Dit verhaal is keihard omdat het zo resoluut is. Lazarus heeft geen kans in dit leven, maar wordt na zijn dood beloond. De rijke daarentegen wordt gestraft. Moeten we daar nu uit afleiden dat armen na dit leven automatisch beloond en rijken even automatisch zullen gestraft worden? Ik denk dat dit een beetje te eenvoudig is. De rijke in het verhaal wordt niet gestraft omdat hij rijk is, wel omdat hij egoïstisch is, omdat hij zich niet wil bekommeren om zijn medemens, omdat hij die medemens straal negeert, als was hij een stuk vuil. En Lazarus wordt niet beloond omdat hij arm is, wel om andere kwaliteiten, bijvoorbeeld omdat hij in al zijn ellende een goed mens is en blijft.

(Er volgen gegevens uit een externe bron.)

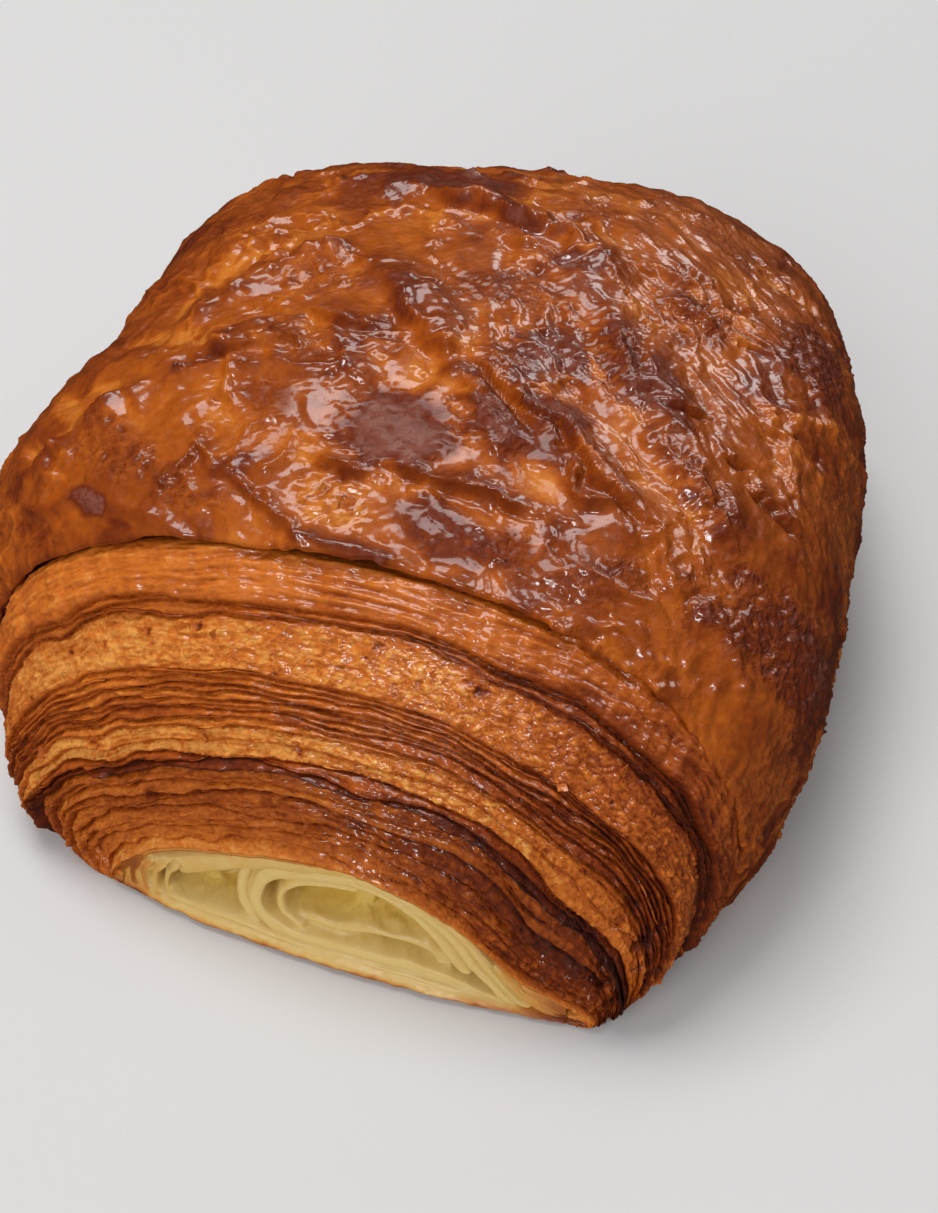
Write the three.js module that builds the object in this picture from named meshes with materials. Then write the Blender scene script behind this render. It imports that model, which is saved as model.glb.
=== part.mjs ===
import * as THREE from 'three';

// Pain au chocolat: a sheet of layered dough rolled up and baked in one piece.
// Millimetres. X runs across the roll, Y along it, and the underside lies on Z = 0.
// The skin is a stack of closed rings. They start deep in the near mouth, come out over its rim,
// climb the layered end, pass the crust's lip and the crown, and go down again into the far mouth.

// Driving sizes
const halfLength = 50.8;      // from the middle of the roll to the rim of either mouth
const crownHeight = 49.2;     // top of the crust above the underside
const crownHalfWidth = 46.4;  // widest half width, at a third of the height
const crownTilt = 0.016;      // how much higher the crown is towards the far end
const rimHeight = 14;         // top of the rim round a mouth
const rimHalfWidth = 27.5;    // half width of that rim
const endSkew = 0.14;         // both ends run askew: millimetres along for each one across
const skewStart = 0.2;        // share of the half length where the skew begins

// Cross-section of the loaf: a squarish dome over a flank that tucks under.
// Towards the mouths it turns into a low lens with its peak right of the middle.
const crownSquareness = 2.35; // exponent of the dome, 2 is an ellipse
const rimSquareness = 1.9;
const flankShare = 0.16;      // share of the outline that each lower flank takes
const crownWaist = 0.42;      // height of the widest line, as a share of the section's height
const rimWaist = 0.12;
const flankTuck = 0.13;       // how far the flank draws in at the base, as a share of the half width
const peakShift = 5;          // how far right of the middle the rim peaks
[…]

Zoals zo dikwijls houdt Jezus ons een spiegel voor, zodat we ons moeten afvragen: Waar sta ik in dit verhaal? Ik wees er al op dat de rijke naamloos. En iemand zonder naam, dat is niemand, en dus iedereen. Dat zijn dus ook wij. Ook voor ons geldt de boodschap dat God ons Lazarus zendt, wiens naam betekent: God helpt. God helpt ons via de armen om onszelf en ons bezit niet achter een ommuurde vesting weg te steken, en om ons wél aan te trekken van de wereld rondom ons. Een wereld waarin veel meer armen dan rijken zijn en waarin de ellende ongemeen groot is, ook voor onze eigen deur. ‘Open uw ogen’, zegt Jezus, ‘en open uw hart voor uw medemens in nood.’

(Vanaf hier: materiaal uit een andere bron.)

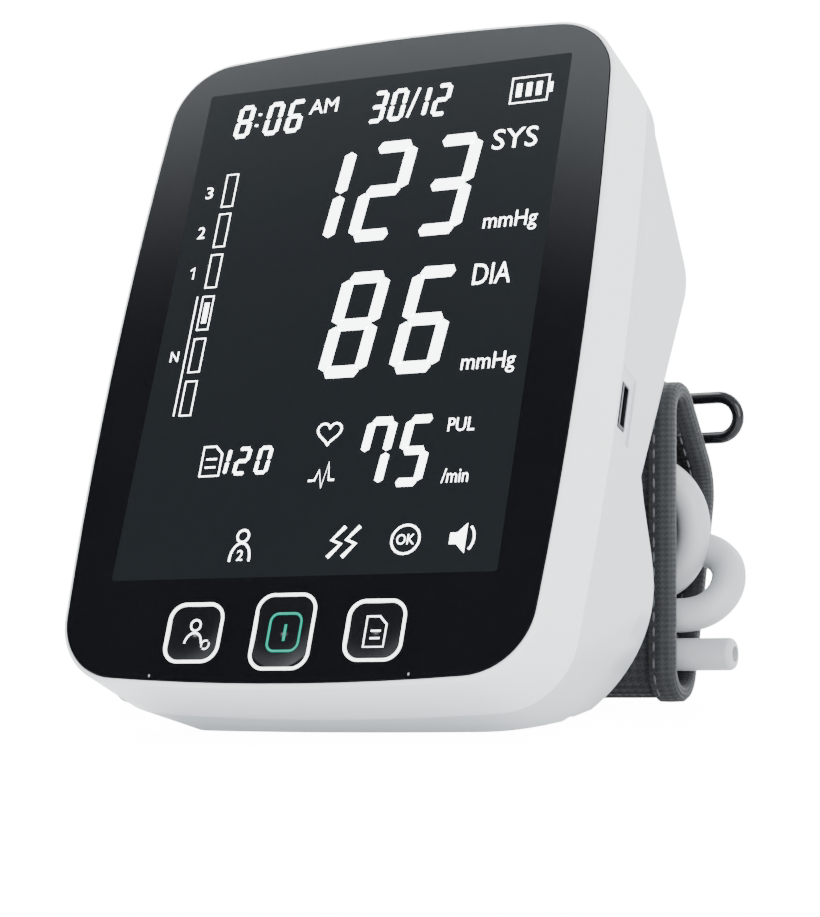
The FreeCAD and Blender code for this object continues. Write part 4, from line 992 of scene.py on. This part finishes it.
# %% [markdown]
# The air hose is one smooth length of soft tube, folded up inside the roll. It leaves the
# bladder's nipple, loops at both ends and comes out at the foot with its plug. A NURBS line
# through loose control points bends as such a tube does, with no kinks between arcs.

# %% Air hose
HOSE_RADIUS = 3.5
HOSE_ROUTE = [
    (-22, 52, 47.5), (-2, 51.2, 48.4), (20, 51.7, 47.2), (36.8, 51.5, 47.9),
    (44.2, 51.5, 40.5), (44.2, 51.4, 29.9), (36.8, 51.4, 22.5), (17, 51.2, 23.3),
    (-16, 51.6, 22.6), (-42, 51.5, 23.8), (-58, 52.2, 27.5), (-72.9, 52.6, 33.5),
    (-79, 52.7, 39.7), (-79, 52.4, 48.3), (-72.9, 52, 54.2), (-64.1, 52, 54.2),
    (-50, 53.4, 46.5), (-32, 54.8, 36.2), (-10, 55.6, 31.4), (18, 55.2, 32.4),
    (36, 55.8, 31.8), (46.4, 56.3, 30.5), (51.2, 53.4, 26.6), (51.2, 49.4, 21.2),
    (46.4, 46.5, 17.3), (35.5, 46.1, 17.7), (17, 46.5, 17.1), (-10, 46.2, 17.9),
    (-36, 46.3, 17.5), (-54, 46.3, 20.2), (-67, 46.2, 25.6), (-78.9, 46.2, 27.2),
    (-84.6, 46.1, 21.5), (-84.4, 45.9, 14.5), (-78.5, 45.7, 9.6), (-66, 45.6, 9.2),
    (-44, 45.8, 9.9), (-6, 45.7, 9.6), (32, 45.7, 9.6),
]
hose_curve = bpy.data.curves.new("air_hose_line", "CURVE")
hose_curve.dimensions = "3D"
hose_curve.resolution_u = 12
hose_curve.bevel_depth = HOSE_RADIUS * MM
hose_curve.bevel_resolution = 5
hose_curve.use_fill_caps = True
line = hose_curve.splines.new("NURBS")
line.points.add(len(HOSE_ROUTE) - 1)
for spot, point in zip(line.points, HOSE_ROUTE):
    spot.co = (*[part * MM for part in point], 1)
line.order_u = 3
line.use_endpoint_u = True
hose = bpy.data.objects.new("cuff_hose", hose_curve)
bpy.context.scene.collection.objects.link(hose)
give(hose, FINISHES["hose_grey"])
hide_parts("air_hose")
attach(hose, "cuff")
print("hose with", len(HOSE_ROUTE), "control points")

Zusters en broeders, het is vandaag mediazondag. Een dag waarop de Kerk aandacht heeft voor de media: kranten en tijdschriften, radio en tv, film en internet. Al deze media berichten triomfantelijk over hoe goed het wel gaat in de economie, hoe hoog de winsten van de bedrijven zijn, hoe fel de aandelen stijgen en meer van dat fraais. Maar over de andere kant van de medaille wordt veelal zedig gezwegen: dat de armoede overal stijgt, dat er meer en meer mensen uit de boot vallen, dat er elke dag meer mensen van voedselbedeling afhankelijk zijn, dat meer en meer mensen hun leningen niet meer kunnen afbetalen. Daarover zouden de media meer moeten berichten. Ze zouden ons en de maatschappij veel meer moeten confronteren met het probleem van de armoede, ons een geweten schoppen zoals Jezus dat doet. Een geweten dat ons voorhoudt dat we de kloof tussen arm en rijk moeten slopen, elk op onze eigen manier en binnen onze eigen mogelijkheden. Dat we onszelf en ons bezit niet achter hoge muren en bewaakte poorten moeten verbergen, maar dat we oog moeten hebben voor wie buiten aan de poort ligt. Dat we onze naaste moeten helpen.

Zusters en broeders, Lazarus-God-helpt leeft midden onder ons. Laten we hem niet negeren. Amen.